On the other hand one finds a different set of maneuvers in the UK. Interfaith and intercultural intervention and other bits of cultural pandering aren’t so much more widespread because of the open-ness of the society, but because life is so much more limiting that cultural palliative care is so badly needed.

I do believe that there is such a thing as a coherent model emerging from the Anglosphere of the US, Canada, Australia, and India because they are the more dynamic and less socialistic parts of the English speaking world. They are outgoing, robust, and energetically concerned with the future of freedom. The dead wood in this scenario are the English speakers who take an isolated, communitarian, socialistic approach such as New Zealand, South Africa, Ireland, and to a lesser degree from it’s position of great-grandfather, the UK.

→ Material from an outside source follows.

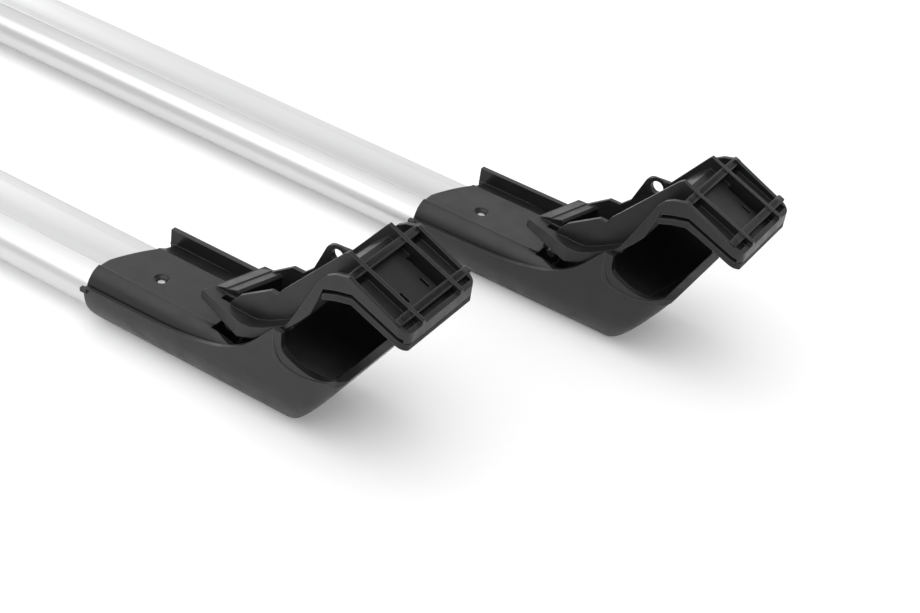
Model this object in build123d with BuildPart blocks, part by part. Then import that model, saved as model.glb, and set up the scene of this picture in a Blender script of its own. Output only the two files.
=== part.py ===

We support international organisations. We love multilateralism and abhor unilateralism. We tend to think that men and women should be able to live more or less as they please with whomever they please, irrespective of gender and sexual orientation. We pride ourselves on our diversity. Check, check, check. Welcome to Canada.
in other words, he supports a bunch of social pieties that have failed to produce humanistic outcomes, the moral fiber to not hate those who don’t look like you, and the pandering to narrow political interests. Surely only a cloud or two under Plato’s playground.

The race for the contribution of the Anglosphere to global life isn’t about to start with the qualifiers, it’s already afoot, and the mixed-up cosmopolitans of the chattering class failed to hear the starting pistol generations ago.